### STORED ROWS

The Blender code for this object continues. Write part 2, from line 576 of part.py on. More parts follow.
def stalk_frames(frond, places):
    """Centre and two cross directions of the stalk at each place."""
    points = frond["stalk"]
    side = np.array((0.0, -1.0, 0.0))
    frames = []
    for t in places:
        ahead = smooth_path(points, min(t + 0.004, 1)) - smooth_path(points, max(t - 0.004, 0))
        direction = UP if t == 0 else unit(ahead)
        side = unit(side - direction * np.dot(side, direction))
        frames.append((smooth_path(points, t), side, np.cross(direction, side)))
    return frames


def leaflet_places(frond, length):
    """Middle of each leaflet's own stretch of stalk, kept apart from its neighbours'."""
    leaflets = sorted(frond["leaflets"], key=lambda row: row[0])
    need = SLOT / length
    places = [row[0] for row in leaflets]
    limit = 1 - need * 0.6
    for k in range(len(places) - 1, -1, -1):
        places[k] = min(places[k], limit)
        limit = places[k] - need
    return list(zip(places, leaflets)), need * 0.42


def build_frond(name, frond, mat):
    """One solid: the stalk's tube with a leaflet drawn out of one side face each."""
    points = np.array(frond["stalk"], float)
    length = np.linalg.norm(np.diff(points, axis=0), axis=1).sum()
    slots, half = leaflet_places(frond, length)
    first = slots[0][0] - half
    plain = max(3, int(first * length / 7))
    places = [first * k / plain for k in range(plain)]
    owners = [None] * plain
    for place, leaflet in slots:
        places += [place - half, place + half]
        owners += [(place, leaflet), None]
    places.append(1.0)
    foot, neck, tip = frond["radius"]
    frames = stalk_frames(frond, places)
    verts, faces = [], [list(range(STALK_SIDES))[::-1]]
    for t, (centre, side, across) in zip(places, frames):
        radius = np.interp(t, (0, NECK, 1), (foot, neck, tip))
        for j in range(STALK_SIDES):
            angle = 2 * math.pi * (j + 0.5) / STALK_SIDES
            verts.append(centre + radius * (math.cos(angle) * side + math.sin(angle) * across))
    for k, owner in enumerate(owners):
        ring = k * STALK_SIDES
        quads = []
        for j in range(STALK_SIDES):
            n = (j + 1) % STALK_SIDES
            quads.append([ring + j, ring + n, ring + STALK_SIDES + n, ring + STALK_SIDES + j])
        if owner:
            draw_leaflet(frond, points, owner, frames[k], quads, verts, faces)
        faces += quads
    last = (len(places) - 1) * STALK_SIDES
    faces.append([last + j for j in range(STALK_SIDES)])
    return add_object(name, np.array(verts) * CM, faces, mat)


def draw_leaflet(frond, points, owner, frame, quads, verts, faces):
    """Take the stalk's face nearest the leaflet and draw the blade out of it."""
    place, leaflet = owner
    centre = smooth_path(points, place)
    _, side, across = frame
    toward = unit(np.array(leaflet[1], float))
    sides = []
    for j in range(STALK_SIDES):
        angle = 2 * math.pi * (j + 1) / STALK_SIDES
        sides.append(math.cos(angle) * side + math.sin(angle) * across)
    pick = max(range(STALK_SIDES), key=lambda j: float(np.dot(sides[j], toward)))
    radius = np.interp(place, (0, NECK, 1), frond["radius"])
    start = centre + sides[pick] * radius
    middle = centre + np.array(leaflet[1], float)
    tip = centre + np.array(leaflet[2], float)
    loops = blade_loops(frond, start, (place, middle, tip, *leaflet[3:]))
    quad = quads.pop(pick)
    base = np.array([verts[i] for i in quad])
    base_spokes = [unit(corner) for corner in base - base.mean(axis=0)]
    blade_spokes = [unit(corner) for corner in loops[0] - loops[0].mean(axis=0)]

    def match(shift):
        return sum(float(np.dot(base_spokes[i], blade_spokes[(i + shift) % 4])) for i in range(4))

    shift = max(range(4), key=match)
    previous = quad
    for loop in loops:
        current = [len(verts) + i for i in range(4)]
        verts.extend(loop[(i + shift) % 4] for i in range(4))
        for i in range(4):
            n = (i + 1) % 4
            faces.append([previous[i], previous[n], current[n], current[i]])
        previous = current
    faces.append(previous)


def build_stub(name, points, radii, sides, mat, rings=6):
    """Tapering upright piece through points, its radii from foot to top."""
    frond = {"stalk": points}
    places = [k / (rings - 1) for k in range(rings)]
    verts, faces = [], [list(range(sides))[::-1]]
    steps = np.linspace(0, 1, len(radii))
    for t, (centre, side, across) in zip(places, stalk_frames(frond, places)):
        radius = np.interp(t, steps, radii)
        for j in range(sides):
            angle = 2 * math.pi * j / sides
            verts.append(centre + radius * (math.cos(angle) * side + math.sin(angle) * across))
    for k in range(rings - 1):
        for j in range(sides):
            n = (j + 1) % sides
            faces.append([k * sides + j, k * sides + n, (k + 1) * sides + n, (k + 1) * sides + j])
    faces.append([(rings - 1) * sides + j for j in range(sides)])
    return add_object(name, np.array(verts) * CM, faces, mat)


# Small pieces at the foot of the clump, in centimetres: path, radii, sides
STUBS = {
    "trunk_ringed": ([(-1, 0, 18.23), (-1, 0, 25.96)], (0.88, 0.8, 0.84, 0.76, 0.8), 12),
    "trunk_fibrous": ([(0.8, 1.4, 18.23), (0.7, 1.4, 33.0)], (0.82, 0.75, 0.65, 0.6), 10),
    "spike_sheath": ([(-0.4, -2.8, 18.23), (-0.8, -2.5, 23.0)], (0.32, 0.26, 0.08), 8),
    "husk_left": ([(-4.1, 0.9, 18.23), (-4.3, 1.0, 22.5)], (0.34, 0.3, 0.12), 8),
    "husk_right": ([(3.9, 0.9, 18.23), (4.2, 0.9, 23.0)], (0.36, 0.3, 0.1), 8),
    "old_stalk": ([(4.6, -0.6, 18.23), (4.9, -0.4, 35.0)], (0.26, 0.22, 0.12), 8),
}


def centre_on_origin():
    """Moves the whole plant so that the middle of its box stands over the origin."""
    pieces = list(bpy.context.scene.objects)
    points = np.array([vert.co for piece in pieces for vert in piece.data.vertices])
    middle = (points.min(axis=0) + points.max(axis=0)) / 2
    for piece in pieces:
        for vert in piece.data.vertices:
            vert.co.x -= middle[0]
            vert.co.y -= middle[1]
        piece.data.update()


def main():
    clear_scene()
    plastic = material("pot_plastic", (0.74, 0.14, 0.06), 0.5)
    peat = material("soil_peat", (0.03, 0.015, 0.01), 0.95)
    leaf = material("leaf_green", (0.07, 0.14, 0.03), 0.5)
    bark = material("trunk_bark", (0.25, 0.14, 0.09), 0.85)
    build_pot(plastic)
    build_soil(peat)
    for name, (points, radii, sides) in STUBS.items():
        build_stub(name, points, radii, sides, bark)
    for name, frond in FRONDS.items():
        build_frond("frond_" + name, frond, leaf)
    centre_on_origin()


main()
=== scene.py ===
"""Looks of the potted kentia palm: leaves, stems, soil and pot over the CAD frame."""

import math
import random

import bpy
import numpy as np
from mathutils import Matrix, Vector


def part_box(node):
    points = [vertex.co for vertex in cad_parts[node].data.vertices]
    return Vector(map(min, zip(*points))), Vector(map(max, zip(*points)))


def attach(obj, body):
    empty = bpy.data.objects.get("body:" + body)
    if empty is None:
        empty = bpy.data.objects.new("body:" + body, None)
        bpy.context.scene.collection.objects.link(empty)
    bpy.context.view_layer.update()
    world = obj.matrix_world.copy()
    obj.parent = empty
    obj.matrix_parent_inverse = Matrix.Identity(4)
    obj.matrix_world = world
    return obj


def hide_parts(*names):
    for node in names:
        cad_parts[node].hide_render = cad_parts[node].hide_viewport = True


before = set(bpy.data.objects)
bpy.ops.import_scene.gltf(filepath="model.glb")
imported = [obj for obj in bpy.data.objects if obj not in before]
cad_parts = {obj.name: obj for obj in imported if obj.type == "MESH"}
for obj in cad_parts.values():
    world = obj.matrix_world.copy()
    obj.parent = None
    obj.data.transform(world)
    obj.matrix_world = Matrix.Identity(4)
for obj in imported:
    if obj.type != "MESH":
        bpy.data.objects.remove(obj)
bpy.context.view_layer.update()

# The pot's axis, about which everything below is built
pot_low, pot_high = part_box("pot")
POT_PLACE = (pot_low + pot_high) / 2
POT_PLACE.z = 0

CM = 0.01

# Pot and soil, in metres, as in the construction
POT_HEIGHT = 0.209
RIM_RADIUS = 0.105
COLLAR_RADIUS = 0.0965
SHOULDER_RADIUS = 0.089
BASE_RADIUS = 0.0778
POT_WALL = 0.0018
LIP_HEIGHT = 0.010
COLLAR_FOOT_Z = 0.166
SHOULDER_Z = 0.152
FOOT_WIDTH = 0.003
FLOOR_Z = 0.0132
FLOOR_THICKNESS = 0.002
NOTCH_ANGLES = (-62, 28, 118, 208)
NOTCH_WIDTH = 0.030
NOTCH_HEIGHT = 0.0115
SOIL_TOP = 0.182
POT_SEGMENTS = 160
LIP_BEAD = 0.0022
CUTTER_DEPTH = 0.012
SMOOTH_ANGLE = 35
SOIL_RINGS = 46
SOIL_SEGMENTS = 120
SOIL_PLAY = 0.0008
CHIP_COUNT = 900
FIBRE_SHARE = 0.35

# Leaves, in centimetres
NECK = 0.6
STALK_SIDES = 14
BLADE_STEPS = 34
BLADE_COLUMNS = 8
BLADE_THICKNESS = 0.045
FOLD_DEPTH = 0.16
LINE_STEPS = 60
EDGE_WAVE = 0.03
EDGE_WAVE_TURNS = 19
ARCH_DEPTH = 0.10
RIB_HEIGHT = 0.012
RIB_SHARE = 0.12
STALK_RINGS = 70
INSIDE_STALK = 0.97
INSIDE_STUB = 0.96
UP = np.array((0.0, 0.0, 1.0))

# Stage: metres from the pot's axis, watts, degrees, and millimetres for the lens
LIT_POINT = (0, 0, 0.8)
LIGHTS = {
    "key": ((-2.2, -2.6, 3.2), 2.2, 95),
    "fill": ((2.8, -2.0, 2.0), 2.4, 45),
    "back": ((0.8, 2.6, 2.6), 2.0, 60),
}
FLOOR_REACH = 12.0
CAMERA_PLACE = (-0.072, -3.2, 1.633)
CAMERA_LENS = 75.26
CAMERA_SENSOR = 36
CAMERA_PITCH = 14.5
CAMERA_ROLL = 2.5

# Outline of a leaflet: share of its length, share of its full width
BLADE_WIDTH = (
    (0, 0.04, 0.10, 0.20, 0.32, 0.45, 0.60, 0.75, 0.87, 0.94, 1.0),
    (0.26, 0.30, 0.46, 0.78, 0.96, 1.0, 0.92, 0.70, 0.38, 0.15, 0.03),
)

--

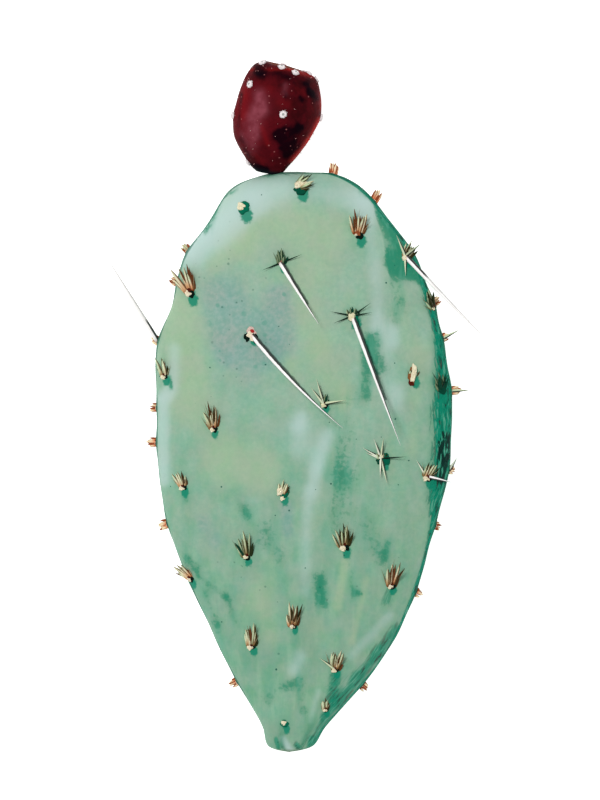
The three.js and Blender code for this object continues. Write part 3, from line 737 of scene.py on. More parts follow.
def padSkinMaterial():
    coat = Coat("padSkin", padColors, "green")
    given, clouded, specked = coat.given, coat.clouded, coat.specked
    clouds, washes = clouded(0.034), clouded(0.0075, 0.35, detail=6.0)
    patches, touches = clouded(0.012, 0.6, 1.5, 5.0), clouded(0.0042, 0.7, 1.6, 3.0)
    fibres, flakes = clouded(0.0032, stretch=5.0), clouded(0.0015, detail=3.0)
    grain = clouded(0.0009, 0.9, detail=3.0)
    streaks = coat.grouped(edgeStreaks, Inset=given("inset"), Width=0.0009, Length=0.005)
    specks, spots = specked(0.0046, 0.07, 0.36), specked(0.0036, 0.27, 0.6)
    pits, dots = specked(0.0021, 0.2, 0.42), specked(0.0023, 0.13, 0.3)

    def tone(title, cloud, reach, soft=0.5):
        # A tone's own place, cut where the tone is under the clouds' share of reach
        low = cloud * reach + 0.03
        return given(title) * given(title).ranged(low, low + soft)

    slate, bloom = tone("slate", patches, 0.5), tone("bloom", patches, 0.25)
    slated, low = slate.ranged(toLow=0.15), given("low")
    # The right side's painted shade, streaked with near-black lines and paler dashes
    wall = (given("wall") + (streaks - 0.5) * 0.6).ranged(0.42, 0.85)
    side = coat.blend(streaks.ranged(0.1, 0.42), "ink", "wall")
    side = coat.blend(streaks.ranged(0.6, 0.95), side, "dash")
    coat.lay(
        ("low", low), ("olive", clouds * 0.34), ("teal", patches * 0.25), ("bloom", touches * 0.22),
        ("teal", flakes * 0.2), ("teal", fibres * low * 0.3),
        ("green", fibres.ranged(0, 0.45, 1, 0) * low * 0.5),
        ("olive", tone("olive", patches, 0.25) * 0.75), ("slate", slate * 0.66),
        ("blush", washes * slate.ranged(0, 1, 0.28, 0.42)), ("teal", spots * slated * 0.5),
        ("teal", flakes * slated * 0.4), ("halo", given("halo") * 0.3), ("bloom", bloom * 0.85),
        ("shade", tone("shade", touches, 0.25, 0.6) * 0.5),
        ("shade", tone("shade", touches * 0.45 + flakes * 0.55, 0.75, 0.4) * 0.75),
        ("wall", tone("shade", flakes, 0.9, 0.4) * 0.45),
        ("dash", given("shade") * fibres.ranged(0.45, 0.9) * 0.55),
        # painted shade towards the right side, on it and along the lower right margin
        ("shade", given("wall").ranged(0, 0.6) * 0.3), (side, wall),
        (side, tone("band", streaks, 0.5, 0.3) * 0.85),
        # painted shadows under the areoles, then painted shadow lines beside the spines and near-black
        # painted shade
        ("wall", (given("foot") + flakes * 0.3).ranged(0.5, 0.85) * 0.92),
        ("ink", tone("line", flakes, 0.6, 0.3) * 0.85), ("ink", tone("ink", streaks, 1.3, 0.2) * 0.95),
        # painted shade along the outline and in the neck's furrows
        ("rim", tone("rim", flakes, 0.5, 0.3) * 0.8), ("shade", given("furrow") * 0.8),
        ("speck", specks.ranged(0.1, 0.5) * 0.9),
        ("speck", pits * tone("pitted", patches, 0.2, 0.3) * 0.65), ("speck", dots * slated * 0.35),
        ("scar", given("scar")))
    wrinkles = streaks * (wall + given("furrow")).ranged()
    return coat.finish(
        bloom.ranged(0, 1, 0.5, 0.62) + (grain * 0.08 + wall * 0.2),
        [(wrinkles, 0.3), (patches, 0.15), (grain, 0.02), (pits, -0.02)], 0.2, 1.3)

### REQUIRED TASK
Reproduce verbatim only the segment of the listing bounded by the line containing "The Blender code" and the line containing "return frames", with both boundary lines included.

### SOLUTION FOR THIS PROBLEM
The Blender code for this object continues. Write part 2, from line 576 of part.py on. More parts follow.
def stalk_frames(frond, places):
    """Centre and two cross directions of the stalk at each place."""
    points = frond["stalk"]
    side = np.array((0.0, -1.0, 0.0))
    frames = []
    for t in places:
        ahead = smooth_path(points, min(t + 0.004, 1)) - smooth_path(points, max(t - 0.004, 0))
        direction = UP if t == 0 else unit(ahead)
        side = unit(side - direction * np.dot(side, direction))
        frames.append((smooth_path(points, t), side, np.cross(direction, side)))
    return frames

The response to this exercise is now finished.